Possible Duplicate:
If $xy$ is a unit, are $x$ and $y$ units?
There is no doubt if a and b are units then ab is a unit. How about the converse? Still holds?
Possible Duplicate:
If $xy$ is a unit, are $x$ and $y$ units?
There is no doubt if a and b are units then ab is a unit. How about the converse?

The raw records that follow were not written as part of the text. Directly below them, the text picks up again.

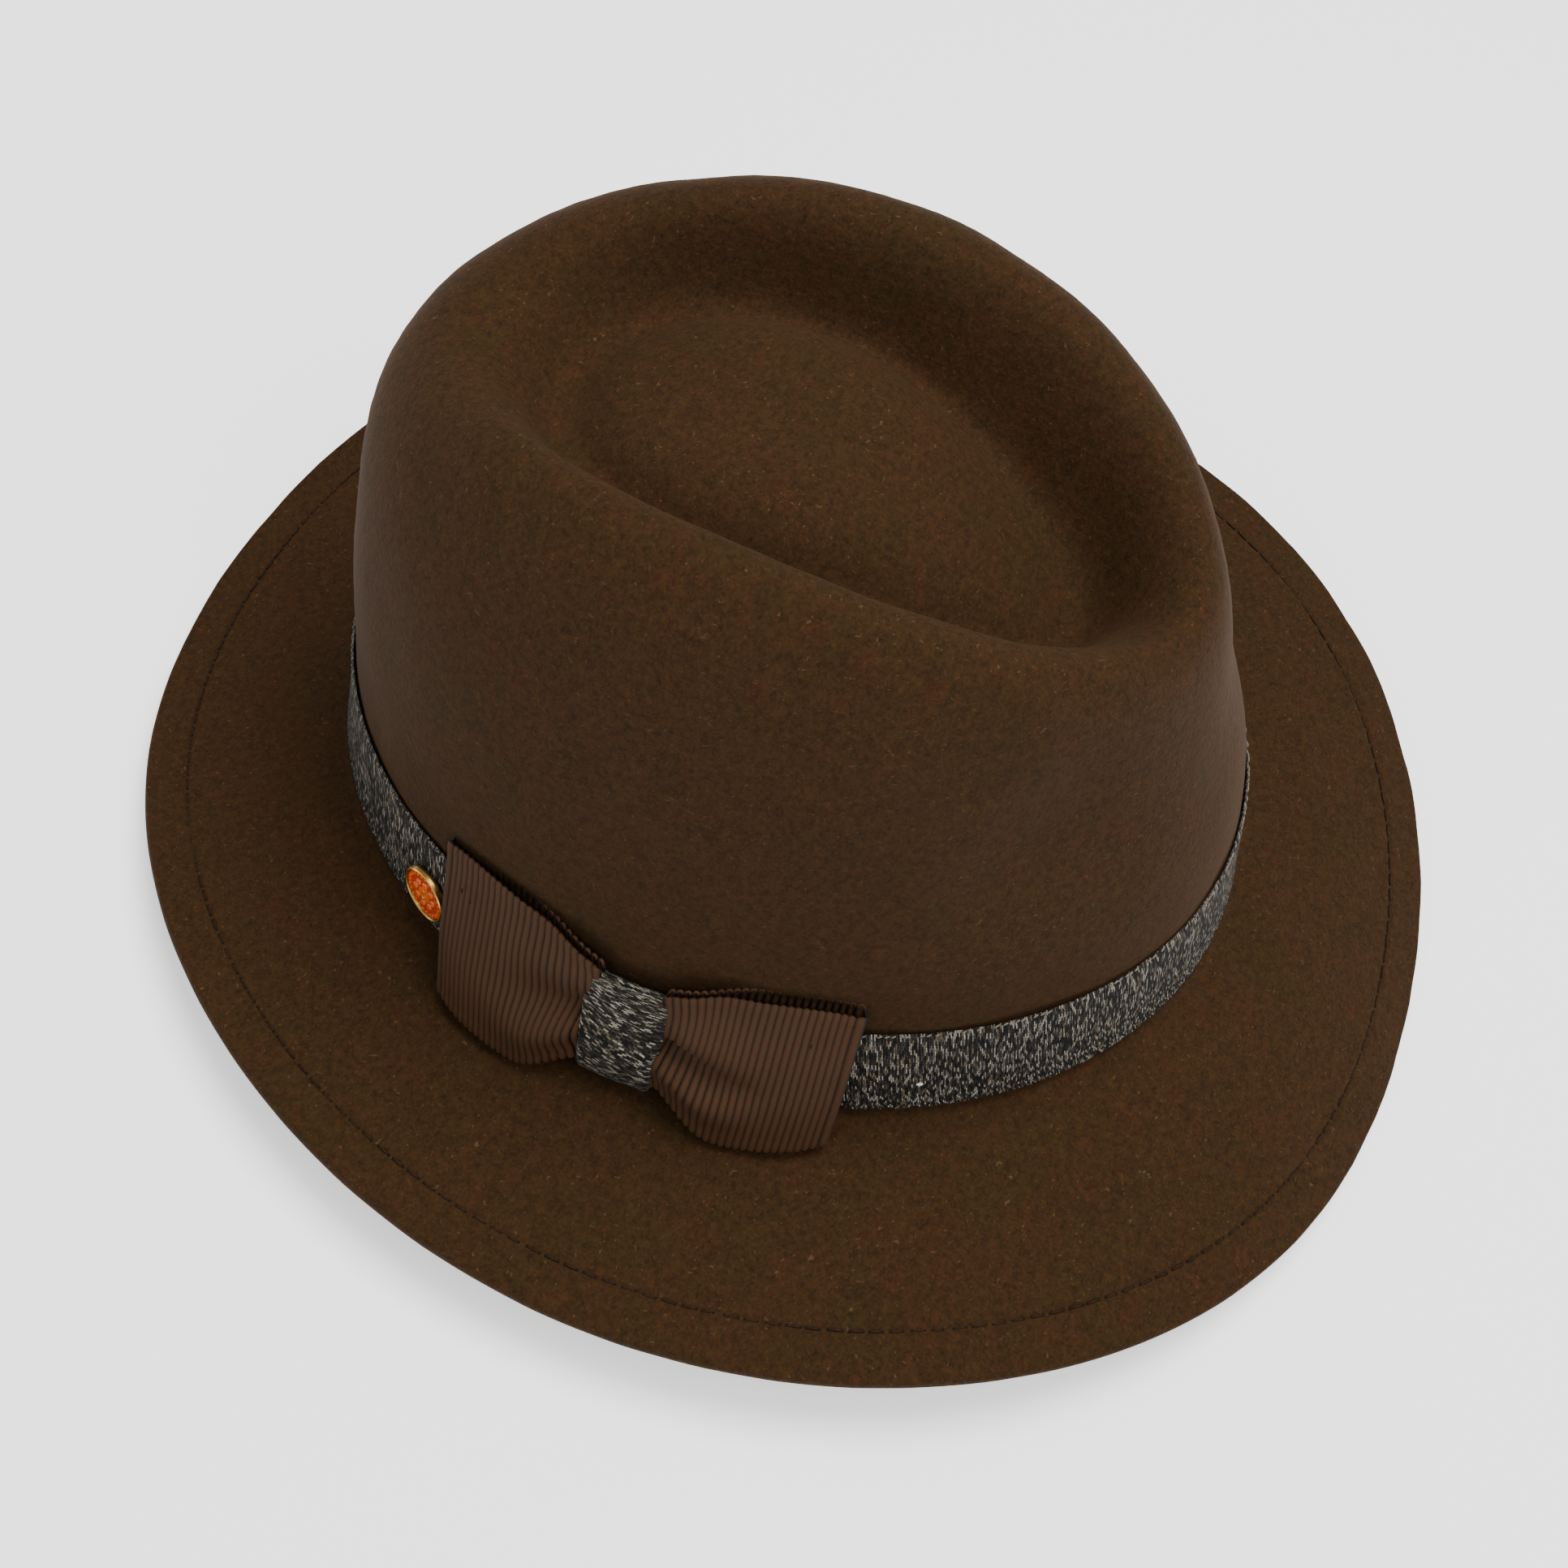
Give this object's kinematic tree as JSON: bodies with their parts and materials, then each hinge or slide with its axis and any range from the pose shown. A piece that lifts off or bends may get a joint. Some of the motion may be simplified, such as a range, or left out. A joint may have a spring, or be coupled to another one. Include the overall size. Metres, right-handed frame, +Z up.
{
  "type": "felt hat",
  "caption": "Short-brimmed brown felt hat with a teardrop crown, melange band, ribbon bow, turning enamel badge, lining and sweatband.",
  "frame": {"origin": "middle of the hat's footprint, at the height of the surface that the brim rests on", "axes": "+Z up through the crown, -Y towards the front of the hat, -X towards the wearer's right, where the bow is"},
  "size_m": [0.276, 0.2923, 0.1368],
  "materials": {
    "felt": "short soft nap, mottled brown",
    "thread": "matte twisted thread",
    "band_cloth": "dark grey melange twill with pale flecks",
    "pale_thread": "matte twisted thread",
    "grosgrain": "ribbed ribbon with a soft sheen",
    "knot_cloth": "grey and white melange twill",
    "gilt": "polished gilt",
    "enamel": "glossy translucent orange enamel",
    "steel": "bright spring steel",
    "sweat_leather": "smooth brown leather",
    "reed_plastic": "milky plastic",
    "tape": "fine cotton tape",
    "label_cloth": "woven satin",
    "lining_satin": "satin with a soft sheen",
    "piping": "satin bias piping"
  },
  "bodies": {
    "root": {"felt_body": "felt", "welt_stitches": "thread", "hat_band": "band_cloth", "band_tacks": "pale_thread", "bow_ribbon": "grosgrain", "bow_knot": "knot_cloth", "bow_tacks": "thread", "sweatband": "sweat_leather", "sweatband_reed": "reed_plastic", "reed_tape": "tape", "sweatband_stitches": "pale_thread", "sweatband_bow": "grosgrain", "size_label": "label_cloth", "lining_side": "lining_satin", "lining_tip": "lining_satin", "lining_piping": "piping"},
    "badge": {"badge_cup": "gilt", "badge_enamel": "enamel", "badge_studs": "gilt", "badge_post": "gilt", "badge_clutch": "steel"}
  },
  "joints": [
    {"name": "badge_spin", "type": "hinge", "parent": "root", "child": "badge", "pos_m": [-0.073, 0.0571, 0.03073], "axis": [-0.8776, 0.4689, 0.0998], "continuous": true}
  ]
}
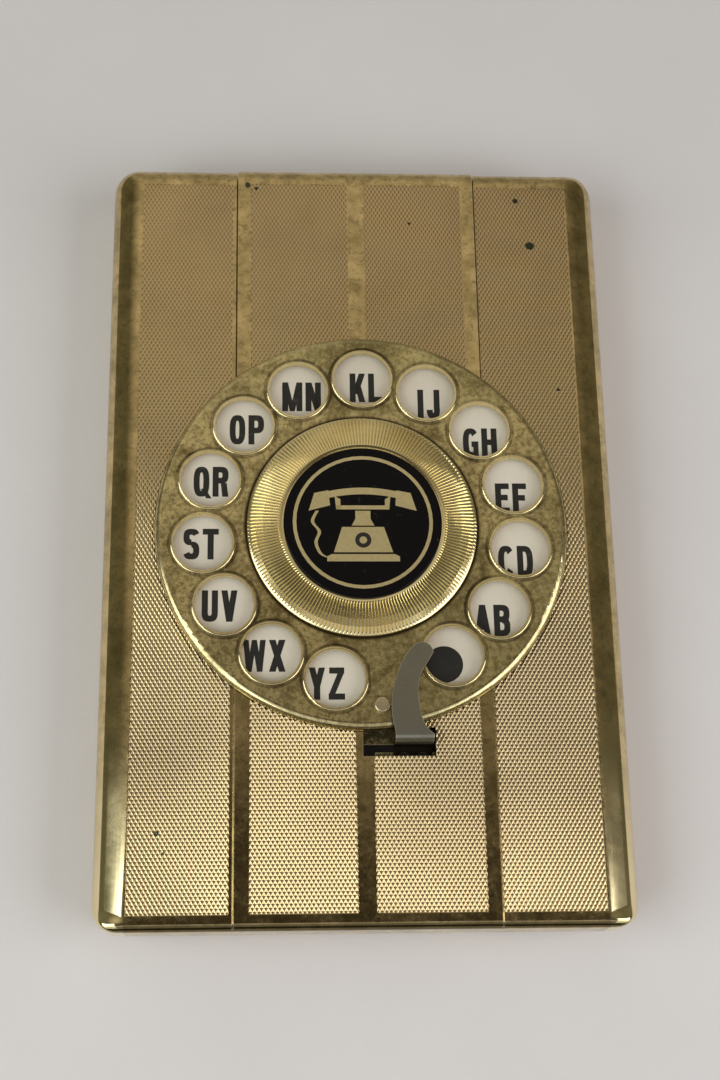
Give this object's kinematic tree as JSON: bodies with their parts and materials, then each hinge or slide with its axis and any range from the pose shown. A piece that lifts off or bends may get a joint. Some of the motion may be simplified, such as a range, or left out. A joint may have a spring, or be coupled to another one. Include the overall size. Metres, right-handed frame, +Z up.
{
  "type": "pop up telephone index",
  "caption": "Flat metal desk telephone index with a lettered finger dial on its spring lid, a finger stop that frees the latch, and stepped leaves that a hook lifts.",
  "frame": {"origin": "centre of the felt face that the index rests on", "axes": "+Z up, +Y towards the rear hinge, +X to the right of someone facing the letters"},
  "size_m": [0.11, 0.1714, 0.0229],
  "materials": {
    "lid_brass": "engine-turned, lacquered and tarnished",
    "tray_brass": "satin",
    "dial_brass": "tarnished, mottled",
    "bright_brass": "polished, reeded",
    "plain_brass": "turned",
    "dark_plate": "blackened sheet",
    "nickel": "dull nickel, scratched",
    "plain_steel": "zinc plated",
    "spring_steel": "drawn wire",
    "black_enamel": "gloss",
    "white_card": "coated card",
    "leaf_card": "smooth card",
    "liner_card": "pressed card",
    "felt": "felt"
  },
  "bodies": {
    "base": {"base_felt": "felt", "base_tray": "tray_brass", "tray_liner": "liner_card", "note_card": "leaf_card", "bracket_rivets": "plain_steel", "hinge_rod": "plain_steel", "rod_clips": "plain_steel", "hinge_bracket_left": "plain_steel", "hinge_bracket_right": "plain_steel", "popup_spring_left": "spring_steel", "popup_spring_right": "spring_steel", "latch_keeper": "plain_steel", "keeper_rivets": "plain_steel"},
    "lid": {"lid_shell": "lid_brass", "mechanism_plate": "dark_plate", "plate_posts": "plain_steel", "plate_screws": "plain_steel", "spindle_bush": "plain_brass", "letter_card": "white_card", "return_spring": "spring_steel", "spring_anchor": "plain_steel", "selector_studs": "plain_steel", "latch_studs": "plain_steel", "latch_spring": "spring_steel", "latch_spring_post": "plain_steel"},
    "dial": {"dial_plate": "dial_brass", "stop_pin": "nickel", "hub_cap": "bright_brass", "emblem_disc": "black_enamel", "spindle": "plain_steel", "dial_nut": "plain_brass", "scroll_cam": "plain_brass", "cam_washer": "plain_steel", "spindle_clip": "spring_steel"},
    "selector": {"selector_slide": "plain_steel", "selector_hook": "plain_steel", "hook_rivets": "plain_steel", "follower_pin": "plain_steel"},
    "latch": {"latch_slide": "plain_brass", "finger_stop": "nickel", "stop_rivets": "plain_steel"},
    "leaf_ab": {"leaf_ab": "leaf_card"},
    "leaf_cd": {"leaf_cd": "leaf_card"},
    "leaf_ef": {"leaf_ef": "leaf_card"},
    "leaf_gh": {"leaf_gh": "leaf_card"},
    "leaf_ij": {"leaf_ij": "leaf_card"},
    "leaf_kl": {"leaf_kl": "leaf_card"},
    "leaf_mn": {"leaf_mn": "leaf_card"},
    "leaf_op": {"leaf_op": "leaf_card"},
    "leaf_qr": {"leaf_qr": "leaf_card"},
    "leaf_st": {"leaf_st": "leaf_card"},
    "leaf_uv": {"leaf_uv": "leaf_card"},
    "leaf_wx": {"leaf_wx": "leaf_card"},
    "leaf_yz": {"leaf_yz": "leaf_card"}
  },
  "joints": [
    {"name": "lid_hinge", "type": "hinge", "parent": "base", "child": "lid", "pos_m": [0, 0.08145, 0.0135], "axis": [-1, 0, 0], "range_deg": [0, 100]},
    {"name": "dial_spin", "type": "hinge", "parent": "lid", "child": "dial", "pos_m": [0, -0.0022, 0.0203], "axis": [0, 0, -1], "range_deg": [0, 345], "stiffness_Nm_per_rad": 0.002, "springref_deg": -28.65},
    {"name": "selector_travel", "type": "slide", "parent": "lid", "child": "selector", "axis": [0, 1, 0], "range_m": [0, 0.0283]},
    {"name": "finger_stop_push", "type": "slide", "parent": "lid", "child": "latch", "axis": [-1, 0, 0], "range_m": [0, 0.005], "stiffness_N_per_m": 120, "springref_m": -0.004},
    {"name": "leaf_ab_turn", "type": "hinge", "parent": "base", "child": "leaf_ab", "pos_m": [0, 0.08145, 0.0135], "axis": [-1, 0, 0], "range_deg": [0, 90.01]},
    {"name": "leaf_cd_turn", "type": "hinge", "parent": "base", "child": "leaf_cd", "pos_m": [0, 0.08145, 0.0135], "axis": [-1, 0, 0], "range_deg": [0, 85.01]},
    {"name": "leaf_ef_turn", "type": "hinge", "parent": "base", "child": "leaf_ef", "pos_m": [0, 0.08145, 0.0135], "axis": [-1, 0, 0], "range_deg": [0, 80.01]},
    {"name": "leaf_gh_turn", "type": "hinge", "parent": "base", "child": "leaf_gh", "pos_m": [0, 0.08145, 0.0135], "axis": [-1, 0, 0], "range_deg": [0, 75.01]},
    {"name": "leaf_ij_turn", "type": "hinge", "parent": "base", "child": "leaf_ij", "pos_m": [0, 0.08145, 0.0135], "axis": [-1, 0, 0], "range_deg": [0, 70.01]},
    {"name": "leaf_kl_turn", "type": "hinge", "parent": "base", "child": "leaf_kl", "pos_m": [0, 0.08145, 0.0135], "axis": [-1, 0, 0], "range_deg": [0, 65.01]},
    {"name": "leaf_mn_turn", "type": "hinge", "parent": "base", "child": "leaf_mn", "pos_m": [0, 0.08145, 0.0135], "axis": [-1, 0, 0], "range_deg": [0, 60.01]},
    {"name": "leaf_op_turn", "type": "hinge", "parent": "base", "child": "leaf_op", "pos_m": [0, 0.08145, 0.0135], "axis": [-1, 0, 0], "range_deg": [0, 55.01]},
    {"name": "leaf_qr_turn", "type": "hinge", "parent": "base", "child": "leaf_qr", "pos_m": [0, 0.08145, 0.0135], "axis": [-1, 0, 0], "range_deg": [0, 50.01]},
    {"name": "leaf_st_turn", "type": "hinge", "parent": "base", "child": "leaf_st", "pos_m": [0, 0.08145, 0.0135], "axis": [-1, 0, 0], "range_deg": [0, 45.01]},
    {"name": "leaf_uv_turn", "type": "hinge", "parent": "base", "child": "leaf_uv", "pos_m": [0, 0.08145, 0.0135], "axis": [-1, 0, 0], "range_deg": [0, 40.01]},
    {"name": "leaf_wx_turn", "type": "hinge", "parent": "base", "child": "leaf_wx", "pos_m": [0, 0.08145, 0.0135], "axis": [-1, 0, 0], "range_deg": [0, 35.01]},
    {"name": "leaf_yz_turn", "type": "hinge", "parent": "base", "child": "leaf_yz", "pos_m": [0, 0.08145, 0.0135], "axis": [-1, 0, 0], "range_deg": [0, 30.01]}
  ],
  "couplings": [
    {"joint": "selector_travel", "follows": "dial_spin", "m_per_rad": 0.0047002},
    {"joint": "leaf_ab_turn", "follows": "lid_hinge", "ratio": 0.9},
    {"joint": "leaf_cd_turn", "follows": "lid_hinge", "ratio": 0.85},
    {"joint": "leaf_ef_turn", "follows": "lid_hinge", "ratio": 0.8},
    {"joint": "leaf_gh_turn", "follows": "lid_hinge", "ratio": 0.75},
    {"joint": "leaf_ij_turn", "follows": "lid_hinge", "ratio": 0.7},
    {"joint": "leaf_kl_turn", "follows": "lid_hinge", "ratio": 0.65},
    {"joint": "leaf_mn_turn", "follows": "lid_hinge", "ratio": 0.6},
    {"joint": "leaf_op_turn", "follows": "lid_hinge", "ratio": 0.55},
    {"joint": "leaf_qr_turn", "follows": "lid_hinge", "ratio": 0.5},
    {"joint": "leaf_st_turn", "follows": "lid_hinge", "ratio": 0.45},
    {"joint": "leaf_uv_turn", "follows": "lid_hinge", "ratio": 0.4},
    {"joint": "leaf_wx_turn", "follows": "lid_hinge", "ratio": 0.35},
    {"joint": "leaf_yz_turn", "follows": "lid_hinge", "ratio": 0.3}
  ]
}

Still holds?
This is untrue in general, but $a$ and $b$ do have one-sided inverses.
Proof: If for $a,b \in M$, $ab$ is a unit, then $\exists k \in M$ such that $(ab)k=k(ab)=1$.Since multiplication in a momoid is associative, we have that $a(bk)=1$ and $(ka)b=1$, demonstrating explicitly a right inverse for $a$ and a left inverse for $b$. But as Arturo Magidin's example-which he has linked to-demonstrates, this may be the best we can obtain.
What do you mean by "unit"? Usually it means the identity element, but there can only be one of those in a monoid, so I'll assume you mean an invertible element.
If the monoid is commutative, then $ab$ invertible easily implies $a$ invertible and $b$ invertible.
In a non-commutative monoid: if $ab$ is right invertible, then $a$ is also right invertible, but we cannot say anything about $b$ in particular. (For example, in the monoid generated by $a$, $b$ and $c$ with the single relation $abc=1$, $ab$ is right invertible, but $b$ is neither left nor right invertible).